While John Goddard, a journalist who wrote the first article about Canada Park in a 1981 edition of the magazine Saturday Night, said: “Canada Park is built on a lie.”

Despite being a supporter of the state of Israel, Goddard said Jews donate to the JNF without having enough information about their activities and that the Canadian donors were unaware that its projects sit on land owned by dispossessed Palestinians.

The narrative promoted by the JNF was that a barren, rocky land was being turned into a green oasis.

“The activists I spoke with in Israel have gone through this awakening where they’ve – for the longest time – had this belief in a certain history they’ve grown up hearing over and over again until overtime after learning some facts had an awakening and realised, there’s more to the story. And now they have dedicated their lives to righting the wrongs, that’s still happening today against the Palestinians.”

Jason’s new film shares much of a direct, candid and penetrating tone since it consists of interviews with both Israeli officials and activists as well as Palestinian villagers.

However, it becomes clear during the course of the film that no JNF official will provide a single explanation regarding its operations, much less discuss its tactics to further dispossess land by using trees to cover up destroyed villages.

Nevertheless, he does return to Canada to meet Harris Gulko, former Canadian national director of the JNF, who claims to not remember having ever seen or heard of Palestinian villages where the Canada Park is currently based. It was a childhood dream of his to fulfill his father’s dream and establish the park, Gulko says, adding: “There was never a Palestine.”

Jason’s style of filmmaking – with its mixture of in situ interviews interspersed with footage, much of which is not widely seen – succeeds in providing a chaotic narrative with a clarifying linear structure, without simplifying the controversial issues at the heart of the film.

He succeeded in eliciting undefensive and reflective assessments of JNF’s role in funding infrastructure for forests and parks over the ruins of forcibly depopulated Palestinian villages.

Jason is not only telling his own story in My tree, he also provides an insight into the lives of Palestinians living under occupation as he visits a Bedouin village in the southern Negev region.

“The Palestinians I spoke with obviously have a more intimate knowledge, they didn’t only have to go through a transformation, they’re living with the struggles every day, in particular the Bedouin people that I spoke with in the Negev.
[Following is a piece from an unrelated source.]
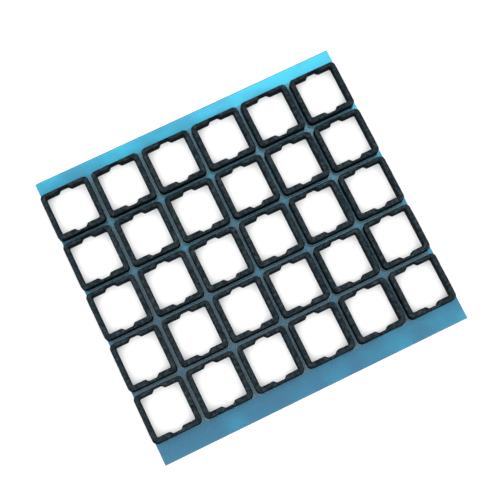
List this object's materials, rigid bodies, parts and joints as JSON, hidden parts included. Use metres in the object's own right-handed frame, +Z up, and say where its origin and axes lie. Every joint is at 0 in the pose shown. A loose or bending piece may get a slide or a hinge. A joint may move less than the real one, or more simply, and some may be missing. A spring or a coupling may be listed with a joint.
{
  "type": "foam pad sheet",
  "caption": "Sheet of die-cut adhesive foam rings with notched square windows, on a translucent release film from which each ring peels off.",
  "frame": {"origin": "centre of the sheet's bounding box, on the film's underside", "axes": "+X along the rows of six pads, +Y along the columns towards the narrow bare margin, +Z up from the film to the foam"},
  "size_m": [0.1136, 0.1066, 0.0036],
  "materials": {
    "foam": "matte open-skin microcellular foam, charcoal black",
    "film": "glossy translucent blue polyester film",
    "adhesive": "clear, slightly milky tacky acrylic under each pad"
  },
  "bodies": {
    "film": {"release_film": "film"},
    "pad_r1_c1": {"pad_r1_c1": "foam"},
    "pad_r1_c2": {"pad_r1_c2": "foam"},
    "pad_r1_c3": {"pad_r1_c3": "foam"},
    "pad_r1_c4": {"pad_r1_c4": "foam"},
    "pad_r1_c5": {"pad_r1_c5": "foam"},
    "pad_r1_c6": {"pad_r1_c6": "foam"},
    "pad_r2_c1": {"pad_r2_c1": "foam"},
    "pad_r2_c2": {"pad_r2_c2": "foam"},
    "pad_r2_c3": {"pad_r2_c3": "foam"},
    "pad_r2_c4": {"pad_r2_c4": "foam"},
    "pad_r2_c5": {"pad_r2_c5": "foam"},
    "pad_r2_c6": {"pad_r2_c6": "foam"},
    "pad_r3_c1": {"pad_r3_c1": "foam"},
    "pad_r3_c2": {"pad_r3_c2": "foam"},
    "pad_r3_c3": {"pad_r3_c3": "foam"},
    "pad_r3_c4": {"pad_r3_c4": "foam"},
    "pad_r3_c5": {"pad_r3_c5": "foam"},
    "pad_r3_c6": {"pad_r3_c6": "foam"},
    "pad_r4_c1": {"pad_r4_c1": "foam"},
    "pad_r4_c2": {"pad_r4_c2": "foam"},
    "pad_r4_c3": {"pad_r4_c3": "foam"},
    "pad_r4_c4": {"pad_r4_c4": "foam"},
    "pad_r4_c5": {"pad_r4_c5": "foam"},
    "pad_r4_c6": {"pad_r4_c6": "foam"},
    "pad_r5_c1": {"pad_r5_c1": "foam"},
    "pad_r5_c2": {"pad_r5_c2": "foam"},
    "pad_r5_c3": {"pad_r5_c3": "foam"},
    "pad_r5_c4": {"pad_r5_c4": "foam"},
    "pad_r5_c5": {"pad_r5_c5": "foam"},
    "pad_r5_c6": {"pad_r5_c6": "foam"}
  },
  "joints": [
    {"name": "peel_r1_c1", "type": "slide", "parent": "film", "child": "pad_r1_c1", "axis": [0, 0, 1], "range_m": [0, 0.02]},
    {"name": "peel_r1_c2", "type": "slide", "parent": "film", "child": "pad_r1_c2", "axis": [0, 0, 1], "range_m": [0, 0.02]},
    {"name": "peel_r1_c3", "type": "slide", "parent": "film", "child": "pad_r1_c3", "axis": [0, 0, 1], "range_m": [0, 0.02]},
    {"name": "peel_r1_c4", "type": "slide", "parent": "film", "child": "pad_r1_c4", "axis": [0, 0, 1], "range_m": [0, 0.02]},
    {"name": "peel_r1_c5", "type": "slide", "parent": "film", "child": "pad_r1_c5", "axis": [0, 0, 1], "range_m": [0, 0.02]},
    {"name": "peel_r1_c6", "type": "slide", "parent": "film", "child": "pad_r1_c6", "axis": [0, 0, 1], "range_m": [0, 0.02]},
    {"name": "peel_r2_c1", "type": "slide", "parent": "film", "child": "pad_r2_c1", "axis": [0, 0, 1], "range_m": [0, 0.02]},
    {"name": "peel_r2_c2", "type": "slide", "parent": "film", "child": "pad_r2_c2", "axis": [0, 0, 1], "range_m": [0, 0.02]},
    {"name": "peel_r2_c3", "type": "slide", "parent": "film", "child": "pad_r2_c3", "axis": [0, 0, 1], "range_m": [0, 0.02]},
    {"name": "peel_r2_c4", "type": "slide", "parent": "film", "child": "pad_r2_c4", "axis": [0, 0, 1], "range_m": [0, 0.02]},
    {"name": "peel_r2_c5", "type": "slide", "parent": "film", "child": "pad_r2_c5", "axis": [0, 0, 1], "range_m": [0, 0.02]},
    {"name": "peel_r2_c6", "type": "slide", "parent": "film", "child": "pad_r2_c6", "axis": [0, 0, 1], "range_m": [0, 0.02]},
    {"name": "peel_r3_c1", "type": "slide", "parent": "film", "child": "pad_r3_c1", "axis": [0, 0, 1], "range_m": [0, 0.02]},
    {"name": "peel_r3_c2", "type": "slide", "parent": "film", "child": "pad_r3_c2", "axis": [0, 0, 1], "range_m": [0, 0.02]},
    {"name": "peel_r3_c3", "type": "slide", "parent": "film", "child": "pad_r3_c3", "axis": [0, 0, 1], "range_m": [0, 0.02]},
    {"name": "peel_r3_c4", "type": "slide", "parent": "film", "child": "pad_r3_c4", "axis": [0, 0, 1], "range_m": [0, 0.02]},
    {"name": "peel_r3_c5", "type": "slide", "parent": "film", "child": "pad_r3_c5", "axis": [0, 0, 1], "range_m": [0, 0.02]},
    {"name": "peel_r3_c6", "type": "slide", "parent": "film", "child": "pad_r3_c6", "axis": [0, 0, 1], "range_m": [0, 0.02]},
    {"name": "peel_r4_c1", "type": "slide", "parent": "film", "child": "pad_r4_c1", "axis": [0, 0, 1], "range_m": [0, 0.02]},
    {"name": "peel_r4_c2", "type": "slide", "parent": "film", "child": "pad_r4_c2", "axis": [0, 0, 1], "range_m": [0, 0.02]},
    {"name": "peel_r4_c3", "type": "slide", "parent": "film", "child": "pad_r4_c3", "axis": [0, 0, 1], "range_m": [0, 0.02]},
    {"name": "peel_r4_c4", "type": "slide", "parent": "film", "child": "pad_r4_c4", "axis": [0, 0, 1], "range_m": [0, 0.02]},
    {"name": "peel_r4_c5", "type": "slide", "parent": "film", "child": "pad_r4_c5", "axis": [0, 0, 1], "range_m": [0, 0.02]},
    {"name": "peel_r4_c6", "type": "slide", "parent": "film", "child": "pad_r4_c6", "axis": [0, 0, 1], "range_m": [0, 0.02]},
    {"name": "peel_r5_c1", "type": "slide", "parent": "film", "child": "pad_r5_c1", "axis": [0, 0, 1], "range_m": [0, 0.02]},
    {"name": "peel_r5_c2", "type": "slide", "parent": "film", "child": "pad_r5_c2", "axis": [0, 0, 1], "range_m": [0, 0.02]},
    {"name": "peel_r5_c3", "type": "slide", "parent": "film", "child": "pad_r5_c3", "axis": [0, 0, 1], "range_m": [0, 0.02]},
    {"name": "peel_r5_c4", "type": "slide", "parent": "film", "child": "pad_r5_c4", "axis": [0, 0, 1], "range_m": [0, 0.02]},
    {"name": "peel_r5_c5", "type": "slide", "parent": "film", "child": "pad_r5_c5", "axis": [0, 0, 1], "range_m": [0, 0.02]},
    {"name": "peel_r5_c6", "type": "slide", "parent": "film", "child": "pad_r5_c6", "axis": [0, 0, 1], "range_m": [0, 0.02]}
  ]
}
We also spoke to the people of Al-Raqib and looked at other villages suffering the same fate only to be covered up by Israeli trees – the same as Imwas.”

Jewish Canadian playwright and film director Jason Sherman.

Jewish Canadian playwright and film director Jason Sherman.

He’s questioned by a Palestinian villager of Al-Raqib, Sheikh Sayiah Al-Turi, born in 1949, one year after the Nakba: “The State refuses to acknowledge our right to this land. But we’ve been on this land since 1905. If indeed these are not our lands, then who is buried here?”

“The JNF uprooted our good lives. We see every JNF tree as a criminal just standing in front of our eyes.”

Nearing the end of his eye-opening journey, Jason also flies out to the US to meet Mohye Abdulaziz in Tucson, Arizona, a former resident of the village of Imwas. “This was my home, my world. I can show you around the village with my eyes closed,” he recalls. “We never thought something so drastic would happen.”

For the Palestinians who were violently removed from the homes now buried under this park, explained Mohye, the Israeli trees and plaques of the names of Jews who donated towards it all are a symbol of the destruction of Palestinian trees, crops, homes and lives.

It is painful to watch Jason and Mohye tearfully acknowledge the process of destruction and the subsequent cover up which led to the rewriting of history.

The two-hour documentary is both investigative and impressionistic. Establishing the facts of the JNF case led the 59-year-old Jewish director to understand what his Palestinian experience meant and still means; a simultaneous archaeological dig into his own identity.

Ultimately, Jason had to trust that the journey of finding his tree was worth telling, that it might help audiences better understand the occupation of Palestine. He concluded: “I am going to continue to speak out about the occupation, inevitably there will be push back, but for better or worse, when I see injustice, I have to put it into the world.”

“The film was really a question: how can I redress the wrongs that were done in my name? Well, this is what I do, I tell stories and will continue to do so.”